Colocou os remédios na boca e os engoliu com ajuda da água, apagou a luz e deitou, esperando ser levada ao sono eterno.
Outra vez o telefone toca, ela já não tem mais os mesmos reflexos e sente seu corpo amolecendo, ela atende, sua voz está fraca, quase como um sussurro.
-Oi
-Diz que você ainda não tomou os remédio?
-Você ta vivo? Achei que a essa hora já era pizza de asfalto.
-Eu cheguei a subir na mureta, daí pensei, qual a provabilidade de um sujeito que está prestes a se matar, ligar para uma garota que também está prestes a se matar? Destino! Temos algo juntos e quero descobrir o que é!
-Agora é tarde querido, os remédio já estão cumprindo com seu papel, e em breve estarei dormindo pra sempre.
-Não! Não pode! Nunca me senti a vontade assim com ninguém, e não é agora que eu te encontrei que vou te deixar partir, diz onde você está que mando um resgate.
-Mas...e se não der certo?
-Uma moça me disse pra não fazer nada baseado em "e se".
Do outro lado ela sorriu, e sentiu as lagrimas quentes rolando por seu rosto frio.
- rua dos laranjais, 312, bloco 6 apartamento 615. Só não fica triste se não der tempo, pois se assim for...é porque não ia dar certo tá?
-Vai dar!
Mais uma vez o telefone desligado, dessa vez ela não tinha forças nem para colocar o fone no móvel ao seu lado, deixou o cair. Sentiu seus olhos pesarem, sentiu seu corpo tombando, fechou os olhos, os pensamentos cessaram, era o fim!

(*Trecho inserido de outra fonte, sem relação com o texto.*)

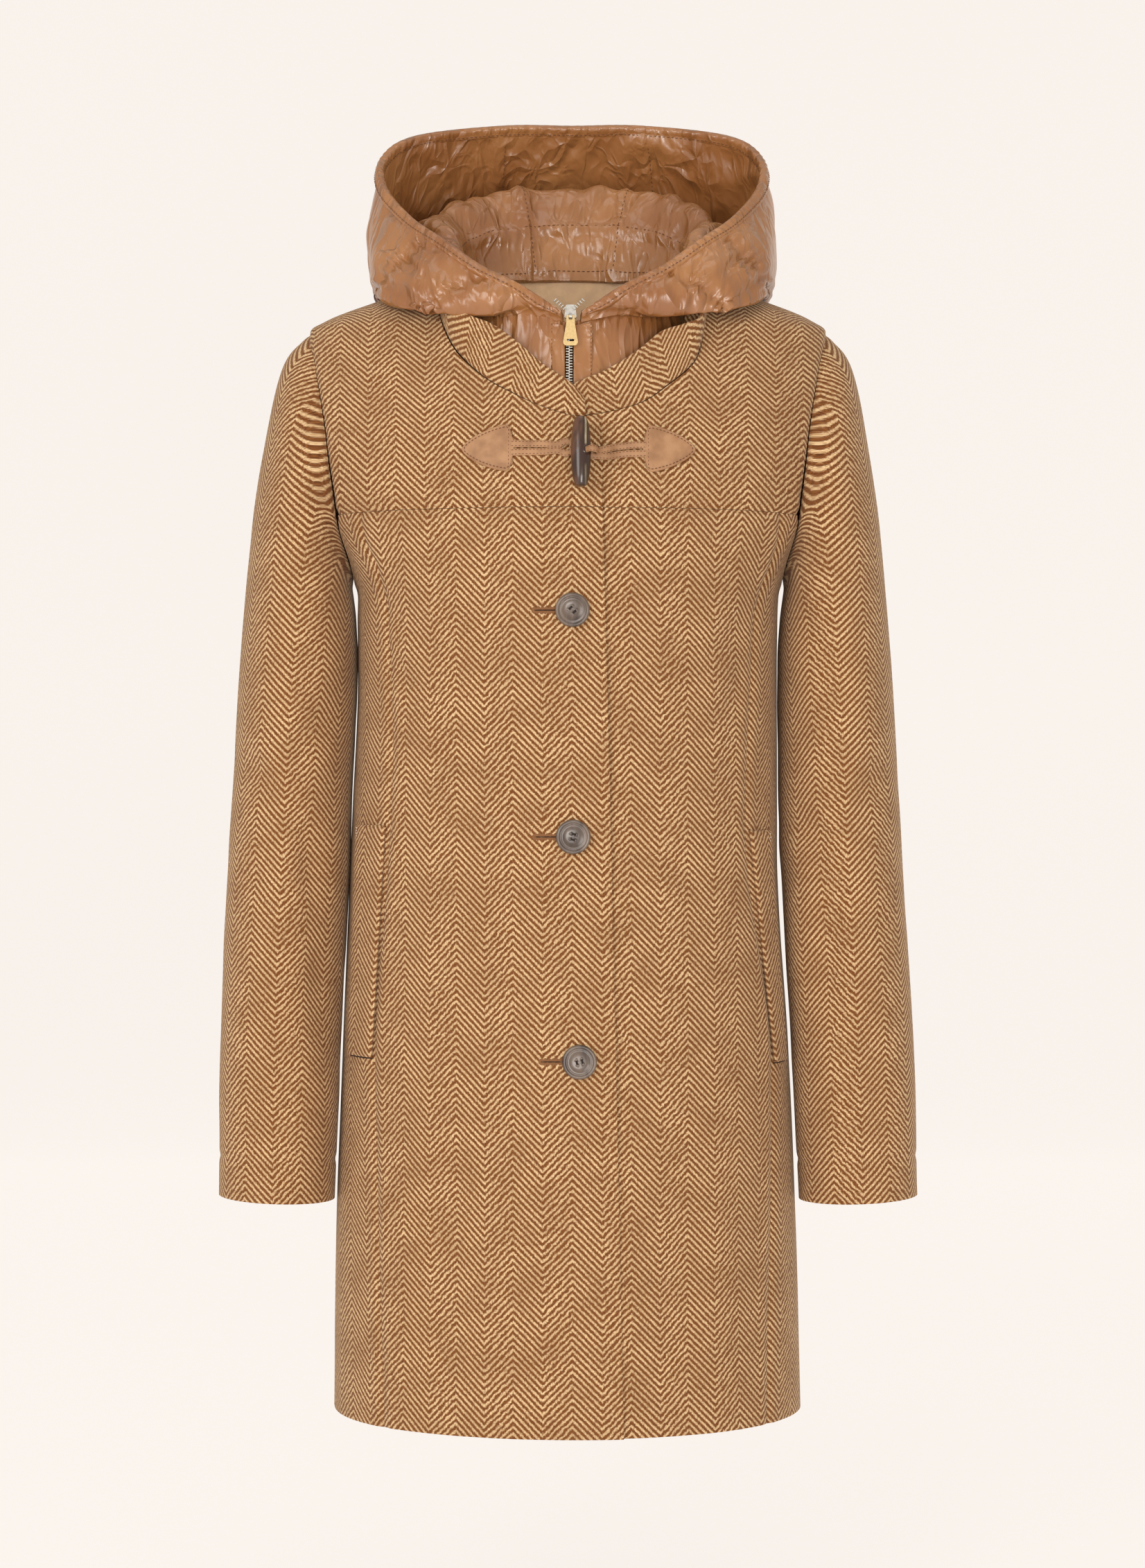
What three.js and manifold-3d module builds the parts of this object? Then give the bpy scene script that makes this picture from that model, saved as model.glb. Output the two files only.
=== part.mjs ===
// A duffle coat in herringbone wool, filled out as if worn but empty.
// It has a stand collar, a horn toggle on leather loops, three buttons, welt pockets, and a padded
// nylon hood with a zipped bib inside the collar.
// Millimetres. +Z is up, the coat's front faces -Y, and +X is the picture's right.
// The origin is where the wearer's neck and shoulders hold the coat.
import * as THREE from "three";
import { mergeVertices } from "three/addons/utils/BufferGeometryUtils.js";
import Module from "manifold-3d";

const wasm = await Module();
wasm.setup();

// Driving dimensions
const WOOL = 2.5; // thickness of the coat cloth
const NYLON = 1.4; // thickness of the bib
const PADDED = 4; // thickness of the padded hood
const SEAM = 0.3; // gap between neighbouring pieces
const ARMHOLE_GAP = 1; // between a sleeve's head and the body, whose edges are both faceted
const LAP = 3.2; // how far the lapped front stands over the one below
const HEM_Z = -870;
const YOKE_Z = -184; // yoke seam
const ARMPIT_Z = -228;
const SHOULDER_TIP_Z = -39;
const ARMHOLE_HALF_DEPTH = 52; // front to back
const COLLAR_LEAN_FRONT = 0.12;
const COLLAR_INSET = 0.3; // of the collar's foot inside the neckline
const COLLAR_RISE = 0.9; // of the collar's foot over the neckline, clear of its facets
const BUTTON_D = 25.4;
const BUTTON_T = 4.2;
const BUTTON_HOLE_D = 2.8;
const BUTTON_HOLE_OFFSET = 2.9; // from the button's middle
const TOGGLE_LENGTH = 53;
const TOGGLE_D = 15;
const TOGGLE_HOLE_D = 5.6;
const TOGGLE_TURN = 0.58; // radians, the hole faces the right-hand loop
const TOGGLE_OUT = 15.8; // toggle axis in front of the cloth
const TOGGLE_X = 6.6;
const TOGGLE_Z = -146.8; // on the cloth below the toggle's middle
const STRAND_W = 4.4; // leather loop
const STRAND_T = 2;
const WELT_T = 3;
const PATCH_T = 2;
const ZIP_X = -2; // middle of the zip
const ZIP_HALF = 3; // half the width of its closed teeth
const BIB_BOTTOM_Z = -160;
const PLACKET_T = 1.1;
const PLACKET_SHARE = { left: 0.083, right: 0.1 }; // of the bib's width
const PULL_AXIS = new THREE.Vector3(-1, -94.5, -39.5); // pin of the zip pull
const EAR_R = 2.1; // slider's ear round the pin
const PIN_HALF = 0.6; // half the pin's thickness
const PULL_LENGTH = 22;
const FACING_HALF = 48; // half the width of the neck facing
const FACING_LOW_Z = -30;
const FACING_TOP_Z = 7;

// Rings of the body, from hem to neck. left and right are the half widths on the picture's left
// and right, front and back the depths, round the exponent of the ring's curve.
const BODY = [
  { z: -870, left: 184, right: 177, front: 133, back: 128, round: 2.2 },
  { z: -740, left: 182, right: 174, front: 132, back: 126, round: 2.2 },
  { z: -600, left: 178, right: 168, front: 130, back: 122, round: 2.2 },
  { z: -430, left: 171, right: 159, front: 126, back: 116, round: 2.25 },
  { z: -300, left: 166, right: 159, front: 122, back: 113, round: 2.3 },
  { z: -245, left: 166, right: 160, front: 119.5, back: 112, round: 2.3 },
  { z: -228, left: 170, right: 164, front: 119, back: 112, round: 2.3 },
  { z: -186, left: 188.5, right: 182, front: 117, back: 111, round: 2.3 },
  { z: -128, left: 202.4, right: 195, front: 109, back: 108, round: 2.4 },
  { z: -77, left: 208.6, right: 201, front: 95, back: 98, round: 2.4 },
  { z: -55, left: 208.2, right: 201, front: 84, back: 90, round: 2.4 },
  { z: -39, left: 204, right: 198, front: 74, back: 82, round: 2.4 },
  { z: -30, left: 191, right: 186, front: 66, back: 76, round: 2.35 },
  { z: -15, left: 152, right: 150, front: 52, back: 70, round: 2.3 },
  { z: 0, left: 105, right: 105, front: 38, back: 67, round: 2.2 },
];

// Neckline from the middle of the front (s 0) to the shoulder seam (s 1), x away from the middle.
const NECKLINE = [
  { s: 0, leftX: 0, leftZ: -117, rightX: 0, rightZ: -117 },
  { s: 0.11, leftX: 24, leftZ: -109, rightX: 30, rightZ: -112 },
  { s: 0.22, leftX: 44, leftZ: -99, rightX: 52, rightZ: -105 },
  { s: 0.35, leftX: 65, leftZ: -86, rightX: 71, rightZ: -92 },
  { s: 0.52, leftX: 90, leftZ: -60, rightX: 95, rightZ: -68 },
  { s: 0.68, leftX: 100, leftZ: -35, rightX: 101, rightZ: -38 },
  { s: 0.85, leftX: 104, leftZ: -12, rightX: 104, rightZ: -12 },
  { s: 1, leftX: 105, leftZ: 0, rightX: 105, rightZ: 0 },
];

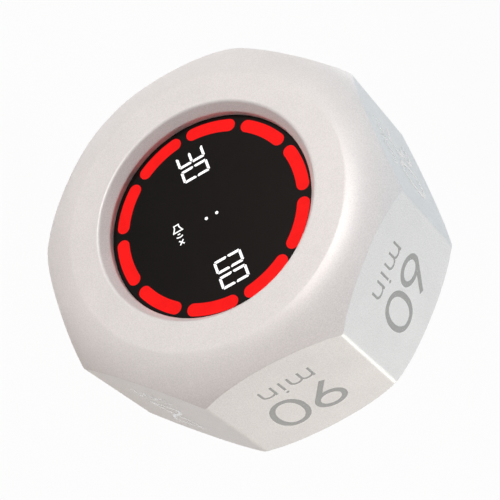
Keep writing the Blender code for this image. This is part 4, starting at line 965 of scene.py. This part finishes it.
class TIMER_OT_digits(bpy.types.Operator):
    """Lights the digits, the colon and the muted-sound sign"""

    bl_idname = "timer.digits"
    bl_label = "Digits"

    def execute(self, context):
        size = context.scene.timer_display
        segments = digit_segments(size.digit_width, size.digit_height, size.segment_width,
                                  size.segment_gap)
        signs = {f"digit_{index}": [[(x + centre * UNIT, y + DIGIT_RISE * UNIT)
                                     for x, y in segments[key]] for key in SEGMENTS[digit]]
                 for index, (digit, centre) in enumerate(zip(DIGITS, DIGIT_CENTRES))}
        signs["colon"] = [circle((COLON_SIDE * UNIT, level * UNIT), COLON_RADIUS * UNIT, 32)
                          for level in COLON_LEVELS]
        (x, y), reach = CROSS_CENTRE, CROSS_REACH
        crosses = [[(x - reach, y - reach * slant), (x + reach, y + reach * slant)]
                   for slant in (-1, 1)]
        signs["mute_sign"] = [
            polygon for path in (SPEAKER, *(arc(*wave) for wave in SOUND_WAVES), *crosses)
            for polygon in stroke([(x * UNIT, (y + SIGN_LEVEL) * UNIT) for x, y in path],
                                  SIGN_LINE * UNIT, closed=path is SPEAKER)]
        for name, shapes in signs.items():
            mesh = slab(name, shapes, on_front(LENS_FRONT), size.light_thickness)
            link_piece(name, mesh, "white_light")
        return {"FINISHED"}


# The printed flats ----------------------------------------------------------------------------

def superellipse(centre, half_width, half_height, power, steps=72):
    """A closed oval with fuller or slimmer shoulders."""
    def pull(part):
        return math.copysign(abs(part) ** (2 / power), part)

    return [(centre[0] + half_width * pull(x), centre[1] + half_height * pull(y))
            for x, y in circle((0, 0), 1, steps)]


def numeral_paths(height, line):
    """Centre lines of the printed numerals on a baseline: width, and (path, closed) pairs."""
    h, half = height, line / 2
    low, high = half, height - half
    shoulder = 0.2915 * h                         # outer radius of the bowl of a six
    bowl_centre, bowl = (shoulder, shoulder), shoulder - half
    stem_top = (shoulder + 0.125 * h, high + 0.35 * half)
    away = Vector(stem_top) - Vector(bowl_centre)
    touch = math.atan2(away.y, away.x) + math.acos(bowl / away.length)
    six_width = 2 * shoulder
    six = [([stem_top, polar(bowl, touch, bowl_centre)], False),
           (circle(bowl_centre, bowl, 64), True)]
    nine = [([(six_width - x, h - y) for x, y in path], closed) for path, closed in six]

    lower = 0.272 * (high - low)
    upper = (high - low) / 2 - lower
    middle = lower + half
    three = (bend((middle, high - upper), upper, 160, -90, 40)
             + bend((middle, low + lower), lower, 90, -158, 48)[1:])

    ball, inset, five_start = 0.262 * h, 0.03 * h, 128
    five_centre = (ball + inset, low + ball)
    top_left = five_centre[0] + ball * math.cos(math.radians(five_start)) + 0.035 * h
    five = ([(0.53 * h, high), (top_left, high)]
            + bend(five_centre, ball, five_start, -150, 48))

    hook, two_width, one_width = 0.247 * h, 0.57 * h, 0.17 * h
    two = (bend((hook + half, high - hook), hook, 168, -38, 40)
           + [(half * 1.5, low), (two_width, low)])
    one = [(half * 0.6, 0.80 * h), (one_width, high + half * 0.2), (one_width, 0)]
    oval = 0.323 * h
    zero = superellipse((oval, h / 2), oval - half, h / 2 - half, 2.15)
    return {"0": (2 * oval, [(zero, True)]), "1": (one_width + half, [(one, False)]),
            "2": (two_width, [(two, False)]), "3": (middle + lower + half, [(three, False)]),
            "5": (ball * 2 + half + inset, [(five, False)]), "6": (six_width, six),
            "9": (six_width, nine)}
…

Porém...nem sempre o fim ou a morte são como pensamos, as vezes é necessário finalizar uma etapa para começar outra, morrer de vez em quando para renascer mais forte.

Barulho de passos, sentiu um vento frio tocando-lhe o rosto, aos poucos foi abrindo os olhos, a claridade lhe incomodava, mas não conseguia mover o braço para tapar os olhos, foi acostumando-se a luz, até que um vulto tapou-lhe a visão do sol, piscou algumas vezes buscando o foco, e viu um rosto completamente desconhecido, seria ele o médico, pensou.

-Bem vinda bela adormecida!
Aquela voz, sim, conhecia aquela voz.
-Então é você!
Ele sorriu, e passou delicadamente os dedos por ser cabelos.
-Te disse que quem quer se matar não toma remédio!
Ela riu.
-Obrigada. E sabe...agora você realmente é único para alguém.
Os olhos dele encheram-se de lagrimas.
E ela percebeu que a partir daquele momento nunca mais estaria sozinha.